This week we dip into the Living on Earth mailbag to hear what listeners have to say.
CURWOOD: It’s Living on Earth, I’m Steve Curwood. Coming up: Diving into Lake Erie’s dead zone, but first, time now for comments from you, our listeners.
Listener response to our recent interview with astrophysicist Neil deGrasse Tyson led to an illuminating off-air lesson on astronomy’s etymology. Mr. Tyson, a frequent contributor to our program on all things celestial, talked with us about a new planet recently discovered in our solar system. Currently known by its catalogue name, 2003UB3313, astronomers are now entertaining suggestions for a permanent name for the planet. Its discoverer, Tyson noted, wants to name it “Xena” after the fictional warrior princess of television fame.
“Perhaps the name Xena was ‘made up’ for the television series you refer to,” writes Terry Potter of Washington, DC, “but this name is definitely an Arabic name that remains popular for women today. I hope that you will recognize this fact if the opportunity presents itself. Giving serious consideration to this name or others of Middle Eastern heritage could go some distance in recognizing the ancient heritage of astronomy as practiced by regions of astronomers.”
Mr. Tyson responded to Mr.
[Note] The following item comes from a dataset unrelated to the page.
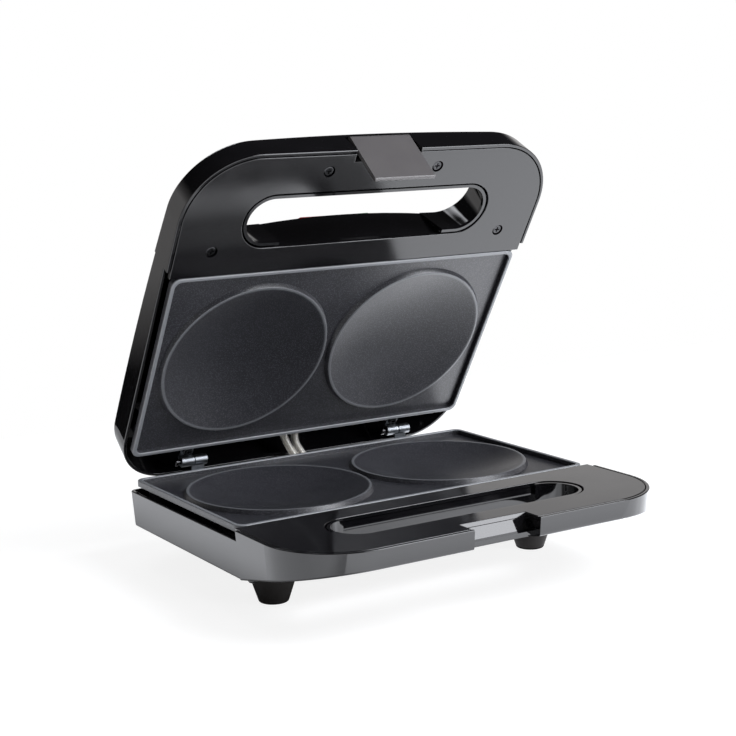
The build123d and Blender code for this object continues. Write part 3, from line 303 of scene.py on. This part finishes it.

Potter with a brief historical primer on the subject of star-naming. “Planet and moon names, with the exception of the moons of Uranus, by convention, trace to Roman and Greek gods,” Neil writes. “Xena is neither, although it sounds Greek. And the TV character of this name is neither Muslim nor from the Middle East. That being said, you perhaps know that the Middle Eastern influence on astronomy is manifest. More than two-thirds of all stars that have names have Arabic names, not to mention the astrolabes and other instruments of celestial navigation pioneered by the culture.”
Response to our recent story on cold fusion technology left one listener well, cold.
“I am dismayed that Living on Earth would devote such a disproportionate fraction of its air time to the pathology of ‘cold fusion,’” writes retired physicist Don Groom of California. “In addition to cold fusion and its ilk, the nonsense out there includes claims that ‘intelligent design’ is a science, that cell phones and /or power lines cause cancer and that aliens have visited Earth.”
Oh well, some like their fusion hot.